Petani kacang NTB menjadi pemasok Garuda Food



LOMBOK. Petani kacang tanah di Nusa Tenggara Barat (NTB) bisa bernafas lega belakangan ini. Mereka tidak perlu khawatir lagi memasarkan kacang tanaman merekan saat masa panen tiba.

Maklum, mereka bisa langsung memasok hasil panen ke PT Garuda Food yang sudah ada di NTB. "Kalau kami menanam kacang maka sudah ada pasar yang menampung," kata Mustamian, seorang petani dari Desa Aidara, Lombok Tengah, saat ada kunjungan dari pejabat Australia Indonesia Partnership dan juga International Finance Corporation (IFC), kemarin (17/3).

Hartono Admadja, Managing Director PT Garuda Food membenarkan bahwa perusahaannya sudah mengikat kerja sama dengan para petani tersebut, yaitu untuk menampung produksi kacang tanah mereka. Ia menyatakan, kerja sama itu tidak hanya menguntungkan petani, tapi juga Garuda Food.


Soalnya, bagi Garuda Food ada kepastian pasokan bahan baku untuk produksi kacang kulit kering maupun untuk makanan olahan lain.

Saat ini, petani kacang tanah dari NTB itu sudah mampu menyuplai 10% kebutuhan kacang tanah di pabrik milik Garuda Food di Pati, Jawa Tengah, dan di Lampung. "Kebutuhan kami sekitar 65.000 ton per tahun," kata Hartono.

Selama ini, Garuda Food mendapat pasokan dari petani di Jawa Tengah dan Jawa Timur demi menutup kekurangannya. Namun ada pula jenis kacang tertentu yang harus dipenuhi dari impor.

Kerja sama Garuda Food dengan petani tersebut sudah berlangsung beberapa tahun, dan perintisan kerja sama tersebut mulai berlangsung tahun 2008. Kini, sudah ada sekitar 8.000 petani kacang tanah di NTB yang menjadi pemasok Garuda Food.

Tahun ini, Hartono memprediksi hasil panen petani itu akan meningkat, seiring penambahan modal bagi petani kacang. Petani kacang mendapatkan hibah pendanaan dari Australia Indonesia Partnership dan juga IFC.

Walaupun demikian, Garuda Food belum berniat mendirikan pabrik pengolahan kacang tanah di NTB. Menurut Hartono, alasannya karena produksi kacang tanah tanah di daerah tersebut belum cukup ekonomis. Sebab satu pabrik membutuhkan kacang tanah minimal 40 ton.

Menurut Hartono, Garuda Food juga belum berniat untuk melakukan ekspansi pabrik.
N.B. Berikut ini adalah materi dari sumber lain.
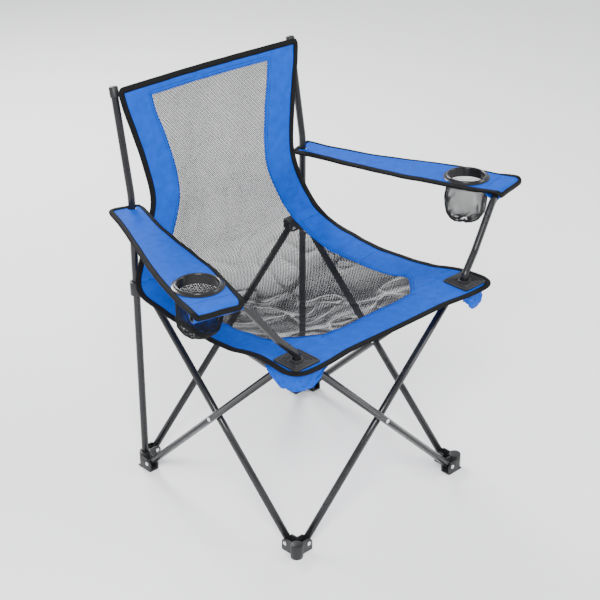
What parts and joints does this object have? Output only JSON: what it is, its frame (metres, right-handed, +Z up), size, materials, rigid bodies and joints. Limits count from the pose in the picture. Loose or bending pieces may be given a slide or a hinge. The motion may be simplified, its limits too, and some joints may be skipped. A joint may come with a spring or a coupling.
{
  "type": "folding_camp_chair",
  "caption": "Folding camp chair: black tube frame of scissor legs, blue and black mesh sling seat and back, armrests with mesh cup holders.",
  "frame": {"origin": "On the floor under the middle of the box around the open chair.", "axes": "+X to the sitter's left, across the chair; the chair faces -Y; +Z up."},
  "size_m": [0.9452, 0.6022, 0.8933],
  "materials": {
    "tube": "gloss black powder coat on steel tube",
    "plastic": "satin black moulding",
    "rivet": "bright steel",
    "cloth": "royal blue polyester weave",
    "mesh": "black polyester mesh"
  },
  "bodies": {
    "rear_left_post": {"rear_post_left": "tube", "post_cap_left": "plastic", "rear_left_foot": "plastic", "rear_left_foot_rivet_x": "rivet", "rear_left_foot_rivet_y": "rivet", "seat_back_panel": "mesh"},
    "rear_leg_a": {"rear_leg_a": "tube", "rear_cross_rivet": "rivet", "rear_cross_washer": "plastic"},
    "rear_leg_b": {"rear_leg_b": "tube"},
    "slider_left": {"rear_left_slider": "plastic", "rear_left_slider_rivet_x": "rivet", "rear_left_slider_rivet_y": "rivet"},
    "slider_right": {"rear_right_slider": "plastic", "rear_right_slider_rivet_x": "rivet", "rear_right_slider_rivet_y": "rivet"},
    "rear_right_post": {"rear_post_right": "tube", "post_cap_right": "plastic", "rear_right_foot": "plastic", "rear_right_foot_rivet_x": "rivet", "rear_right_foot_rivet_y": "rivet"},
    "left_leg_a": {"left_leg_a": "tube", "left_cross_rivet": "rivet", "left_cross_washer": "plastic"},
    "left_leg_b": {"left_leg_b": "tube"},
    "right_leg_a": {"right_leg_a": "tube", "right_cross_rivet": "rivet", "right_cross_washer": "plastic"},
    "right_leg_b": {"right_leg_b": "tube"},
    "front_leg_a": {"front_leg_a": "tube", "front_cross_rivet": "rivet", "front_cross_washer": "plastic"},
    "front_leg_b": {"front_leg_b": "tube"},
    "front_left_foot": {"front_left_foot": "plastic", "front_left_foot_rivet_x": "rivet", "front_left_foot_rivet_y": "rivet"},
    "front_left_hub": {"front_left_hub": "plastic", "front_left_hub_rivet_x": "rivet", "front_left_hub_rivet_y": "rivet", "corner_plate_left": "plastic", "corner_pocket_left": "cloth", "seat_front_band": "cloth"},
    "left_arm": {"arm_tube_left": "tube"},
    "left_armrest": {"armrest_left": "cloth", "cup_ring_left": "plastic", "cup_net_left": "mesh"},
    "front_right_foot": {"front_right_foot": "plastic", "front_right_foot_rivet_x": "rivet", "front_right_foot_rivet_y": "rivet"},
    "front_right_hub": {"front_right_hub": "plastic", "front_right_hub_rivet_x": "rivet", "front_right_hub_rivet_y": "rivet", "corner_plate_right": "plastic", "corner_pocket_right": "cloth"},
    "right_arm": {"arm_tube_right": "tube"},
    "right_armrest": {"armrest_right": "cloth", "cup_ring_right": "plastic", "cup_net_right": "mesh"},
    "seat_front": {"seat_front_panel": "mesh"},
    "seat_rear": {"seat_rear_panel": "mesh"}
  },
  "joints": [
    {"name": "fold", "type": "hinge", "parent": "rear_left_post", "child": "rear_leg_a", "pos_m": [-0.218, 0.25973, 0.01852], "axis": [0, -1, 0], "range_deg": [0, 40], "deforming": ["seat_front_band", "seat_front_panel", "seat_rear_panel", "seat_back_panel", "armrest_left", "armrest_right", "cup_net_left", "cup_net_right"]},
    {"name": "rear_cross", "type": "hinge", "parent": "rear_leg_a", "child": "rear_leg_b", "pos_m": [0, 0.24173, 0.23102], "axis": [0, 1, 0], "range_deg": [0, 80]},
    {"name": "slider_left_pin", "type": "hinge", "parent": "rear_leg_b", "child": "slider_left", "pos_m": [-0.218, 0.24173, 0.44352], "axis": [0, -1, 0], "range_deg": [0, 40]},
    {"name": "rear_right_foot_pin", "type": "hinge", "parent": "rear_leg_b", "child": "rear_right_post", "pos_m": [0.218, 0.24173, 0.01852], "axis": [0, -1, 0], "range_deg": [0, 40]},
    {"name": "slider_right_pin", "type": "hinge", "parent": "rear_leg_a", "child": "slider_right", "pos_m": [0.218, 0.25973, 0.44352], "axis": [0, 1, 0], "range_deg": [0, 40]},
    {"name": "left_leg_a_pin", "type": "hinge", "parent": "rear_left_post", "child": "left_leg_a", "pos_m": [-0.259, 0.21873, 0.01852], "axis": [-1, 0, 0], "range_deg": [0, 40]},
    {"name": "left_cross", "type": "hinge", "parent": "left_leg_a", "child": "left_leg_b", "pos_m": [-0.241, 0.00073, 0.23102], "axis": [1, 0, 0], "range_deg": [0, 80]},
    {"name": "front_left_foot_pin", "type": "hinge", "parent": "left_leg_b", "child": "front_left_foot", "pos_m": [-0.241, -0.21727, 0.01852], "axis": [-1, 0, 0], "range_deg": [0, 40]},
    {"name": "front_left_hub_pin", "type": "hinge", "parent": "left_leg_a", "child": "front_left_hub", "pos_m": [-0.259, -0.21727, 0.44352], "axis": [1, 0, 0], "range_deg": [0, 40]},
    {"name": "right_leg_a_pin", "type": "hinge", "parent": "rear_right_post", "child": "right_leg_a", "pos_m": [0.259, 0.21873, 0.01852], "axis": [-1, 0, 0], "range_deg": [0, 40]},
    {"name": "right_cross", "type": "hinge", "parent": "right_leg_a", "child": "right_leg_b", "pos_m": [0.241, 0.00073, 0.23102], "axis": [1, 0, 0], "range_deg": [0, 80]},
    {"name": "front_right_foot_pin", "type": "hinge", "parent": "right_leg_b", "child": "front_right_foot", "pos_m": [0.241, -0.21727, 0.01852], "axis": [-1, 0, 0], "range_deg": [0, 40]},
    {"name": "front_right_hub_pin", "type": "hinge", "parent": "right_leg_a", "child": "front_right_hub", "pos_m": [0.259, -0.21727, 0.44352], "axis": [1, 0, 0], "range_deg": [0, 40]},
    {"name": "front_leg_a_pin", "type": "hinge", "parent": "front_left_foot", "child": "front_leg_a", "pos_m": [-0.218, -0.24027, 0.01852], "axis": [0, -1, 0], "range_deg": [0, 40]},
    {"name": "front_cross", "type": "hinge", "parent": "front_leg_a", "child": "front_leg_b", "pos_m": [0, -0.25827, 0.23102], "axis": [0, 1, 0], "range_deg": [0, 80]},
    {"name": "left_arm_swivel", "type": "hinge", "parent": "front_left_hub", "child": "left_arm", "pos_m": [-0.25, -0.24927, 0.44352], "axis": [0, 0, -1], "range_deg": [0, 45]},
    {"name": "right_arm_swivel", "type": "hinge", "parent": "front_right_hub", "child": "right_arm", "pos_m": [0.25, -0.24927, 0.44352], "axis": [0, 0, 1], "range_deg": [0, 45]},
    {"name": "left_armrest_tilt", "type": "hinge", "parent": "left_arm", "child": "left_armrest", "pos_m": [-0.47064, -0.20238, 0.62274], "axis": [-0.9781, 0.2079, 0], "range_deg": [0, 76]},
    {"name": "right_armrest_tilt", "type": "hinge", "parent": "right_arm", "child": "right_armrest", "pos_m": [0.47064, -0.20238, 0.62274], "axis": [-0.9781, -0.2079, 0], "range_deg": [0, 76]},
    {"name": "seat_front_fold", "type": "hinge", "parent": "front_left_hub", "child": "seat_front", "pos_m": [0, -0.19927, 0.46544], "axis": [-1, 0, 0], "range_deg": [0, 90]},
    {"name": "seat_rear_fold", "type": "hinge", "parent": "rear_left_post", "child": "seat_rear", "pos_m": [0, 0.21873, 0.45344], "axis": [1, 0, 0], "range_deg": [0, 90]}
  ],
  "couplings": [
    {"joint": "rear_cross", "follows": "fold", "ratio": 2},
    {"joint": "slider_left_pin", "follows": "fold", "ratio": 1},
    {"joint": "rear_right_foot_pin", "follows": "fold", "ratio": 1},
    {"joint": "slider_right_pin", "follows": "fold", "ratio": 1},
    {"joint": "left_leg_a_pin", "follows": "fold", "ratio": 1},
    {"joint": "left_cross", "follows": "fold", "ratio": 2},
    {"joint": "front_left_foot_pin", "follows": "fold", "ratio": 1},
    {"joint": "front_left_hub_pin", "follows": "fold", "ratio": 1},
    {"joint": "right_leg_a_pin", "follows": "fold", "ratio": 1},
    {"joint": "right_cross", "follows": "fold", "ratio": 2},
    {"joint": "front_right_foot_pin", "follows": "fold", "ratio": 1},
    {"joint": "front_right_hub_pin", "follows": "fold", "ratio": 1},
    {"joint": "front_leg_a_pin", "follows": "fold", "ratio": 1},
    {"joint": "front_cross", "follows": "fold", "ratio": 2},
    {"joint": "left_arm_swivel", "follows": "fold", "ratio": 1.125},
    {"joint": "right_arm_swivel", "follows": "fold", "ratio": 1.125},
    {"joint": "left_armrest_tilt", "follows": "fold", "ratio": 1.9},
    {"joint": "right_armrest_tilt", "follows": "fold", "ratio": 1.9},
    {"joint": "seat_front_fold", "follows": "fold", "ratio": 2.25},
    {"joint": "seat_rear_fold", "follows": "fold", "ratio": 2.25}
  ]
}
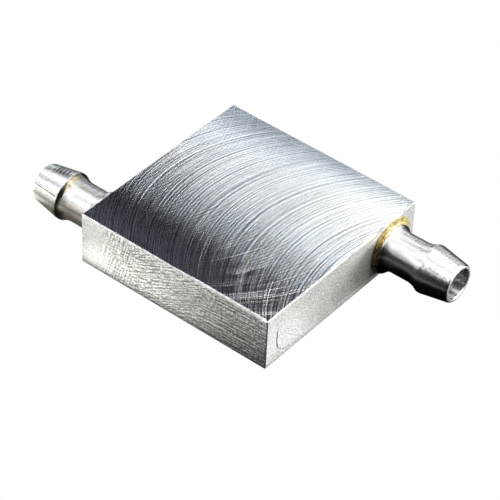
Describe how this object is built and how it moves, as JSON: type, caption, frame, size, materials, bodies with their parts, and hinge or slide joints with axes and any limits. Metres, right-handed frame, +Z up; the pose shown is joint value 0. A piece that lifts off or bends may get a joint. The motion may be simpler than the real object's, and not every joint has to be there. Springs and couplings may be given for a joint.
{
  "type": "liquid cooling cold plate",
  "caption": "Flat square aluminium cold plate with an internal serpentine channel, flush end plugs and straight hose barbs at opposite corners for coolant in and out.",
  "frame": {"origin": "centre of the underside of the block", "axes": "+X along the lanes and out of the right-hand barb, +Z up, out of the cooling face"},
  "size_m": [0.069, 0.04, 0.0108],
  "materials": {
    "block": "top sanded in wide arcs, sides rough ground",
    "plug": "ground flush with the block's ends",
    "barb": "bright, turned",
    "sealant": "amber cured sealant, slightly glossy"
  },
  "bodies": {
    "root": {"channel_body": "block", "end_plug_right": "plug", "end_plug_left": "plug", "hose_barb_right": "barb", "hose_barb_left": "barb", "sealant_bead_right": "sealant", "sealant_bead_left": "sealant"}
  },
  "joints": []
}
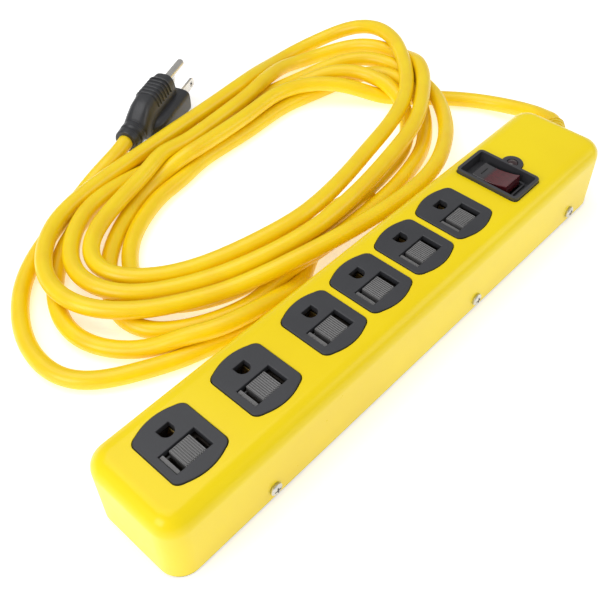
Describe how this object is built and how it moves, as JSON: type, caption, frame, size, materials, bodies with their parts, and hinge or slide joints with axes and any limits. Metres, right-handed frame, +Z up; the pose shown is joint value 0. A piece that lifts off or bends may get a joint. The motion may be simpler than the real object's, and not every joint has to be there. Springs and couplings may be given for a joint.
{
  "type": "power strip",
  "caption": "Yellow power strip with a row of grounded outlets under sliding safety covers, a rocker switch, and a coiled cord with a plug.",
  "frame": {"origin": "centre of the strip's underside, on the surface it stands on", "axes": "+X along the strip towards the end where the cord leaves, +Y towards the coiled cord, +Z up"},
  "size_m": [0.353, 0.2448, 0.0395],
  "materials": {
    "yellow_shell": "moulded bright yellow, satin",
    "relief_plastic": "soft yellow sleeve",
    "base_steel": "black painted steel sheet",
    "screw_steel": "nickel plated",
    "face_plastic": "charcoal, fine texture",
    "cover_plastic": "mid grey, ribbed",
    "carrier_plastic": "brown phenolic",
    "switch_plastic": "black",
    "contact_brass": "rolled brass strip",
    "rocker_plastic": "smoked translucent red",
    "lamp_glass": "neon lamp glass",
    "board_green": "circuit board",
    "varistor_blue": "dipped blue coating",
    "fuse_white": "white sleeve",
    "wire_black": "insulation",
    "wire_white": "insulation",
    "wire_green": "insulation",
    "cord_jacket": "yellow vinyl jacket, satin",
    "plug_plastic": "black moulded vinyl",
    "blade_nickel": "nickel plated"
  },
  "bodies": {
    "root": {"housing": "yellow_shell", "strain_relief": "relief_plastic", "base_plate": "base_steel", "side_screw_front_1": "screw_steel", "side_screw_front_2": "screw_steel", "side_screw_front_3": "screw_steel", "side_screw_rear_1": "screw_steel", "side_screw_rear_2": "screw_steel", "side_screw_rear_3": "screw_steel", "ground_bond_screw": "screw_steel", "rocker_pivot_pin": "screw_steel", "outlet_face_1": "face_plastic", "outlet_face_2": "face_plastic", "outlet_face_3": "face_plastic", "outlet_face_4": "face_plastic", "outlet_face_5": "face_plastic", "outlet_face_6": "face_plastic", "switch_bezel": "face_plastic", "outlet_carrier": "carrier_plastic", "switch_body": "switch_plastic", "line_bus_bar": "contact_brass", "neutral_bus_bar": "contact_brass", "ground_bus_bar": "contact_brass", "switch_line_terminal": "contact_brass", "switch_load_terminal": "contact_brass", "switch_contact_arm": "contact_brass", "indicator_lens": "rocker_plastic", "indicator_lamp": "lamp_glass", "surge_board": "board_green", "varistor_1": "varistor_blue", "varistor_2": "varistor_blue", "varistor_3": "varistor_blue", "thermal_fuse": "fuse_white", "line_wire": "wire_black", "switched_wire": "wire_black", "neutral_wire": "wire_white", "ground_wire": "wire_green", "cord_lead": "cord_jacket", "cord_coil": "cord_jacket", "cord_tail": "cord_jacket", "plug_body": "plug_plastic", "plug_line_blade": "blade_nickel", "plug_neutral_blade": "blade_nickel", "plug_ground_pin": "blade_nickel"},
    "cover_1": {"safety_cover_1": "cover_plastic"},
    "cover_2": {"safety_cover_2": "cover_plastic"},
    "cover_3": {"safety_cover_3": "cover_plastic"},
    "cover_4": {"safety_cover_4": "cover_plastic"},
    "cover_5": {"safety_cover_5": "cover_plastic"},
    "cover_6": {"safety_cover_6": "cover_plastic"},
    "rocker": {"rocker": "rocker_plastic"}
  },
  "joints": [
    {"name": "cover_1_slide", "type": "slide", "parent": "root", "child": "cover_1", "axis": [1, 0, 0], "range_m": [0, 0.0024]},
    {"name": "cover_2_slide", "type": "slide", "parent": "root", "child": "cover_2", "axis": [1, 0, 0], "range_m": [0, 0.0024]},
    {"name": "cover_3_slide", "type": "slide", "parent": "root", "child": "cover_3", "axis": [1, 0, 0], "range_m": [0, 0.0024]},
    {"name": "cover_4_slide", "type": "slide", "parent": "root", "child": "cover_4", "axis": [1, 0, 0], "range_m": [0, 0.0024]},
    {"name": "cover_5_slide", "type": "slide", "parent": "root", "child": "cover_5", "axis": [1, 0, 0], "range_m": [0, 0.0024]},
    {"name": "cover_6_slide", "type": "slide", "parent": "root", "child": "cover_6", "axis": [1, 0, 0], "range_m": [0, 0.0024]},
    {"name": "rocker_rock", "type": "hinge", "parent": "root", "child": "rocker", "pos_m": [0.086, 0.0005, 0.0301], "axis": [1, 0, 0], "range_deg": [0, 14]}
  ]
}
Karena, kapasitas pabrik yang sudah ada yang mencapai 65.000 ton per tahun baru terisi 60%.

Kerja sama petani dengan Garuda Food itu mendapatkan apresiasi dari Udhoro Kasih Anggoro, Dirjen Tanaman Pangan, Kementerian Pertanian, karena kerjasama itu akan menguntungkan bagi kedua belah pihak. "Kemitraan seperti ini yang mesti dikembangkan," ujar Anggoro kepada KONTAN.

Ia melihat, kacang tanah saat ini menjadi incaran industri makanan ringan. Tidak hanya Garuda Food, tetapi juga produsen makanan ringan lain seperti PT Dua Kelinci yang juga memproduksi makanan ringan sejenis. "Ada beberapa perusahaan lain yang ingin bekerja sama dengan petani kacang tanah," kata Anggoro.

Anggoro bilang, selain kerja sama pasokan, ada juga perusahaan makanan ringan itu yang sedang mengembangkan bibit unggul kacang tanah. Hal itu bertujuan untuk meningkatkan produktivitas panen. "Bibit ini juga penting agar produktivitas terus meningkat," jelas Anggoro.

Mengacu pada data Badan Pusat Statistik (BPS), produksi kacang tanah di NTB tahun 2010 mencapai 33.666 ton turun 12,82% dari angka produksi tahun 2009 yang berjumlah 38.615 ton. Penurunan ini sejalan dengan penyempitan lahan panen dari 28.750 ha menjadi 25.044 ha pada kurun waktu tersebut. BPS memperkirakan, produksi kacang tanah di NTB sepanjang tahun 2011 ini akan meningkat menjadi 39.328 ton.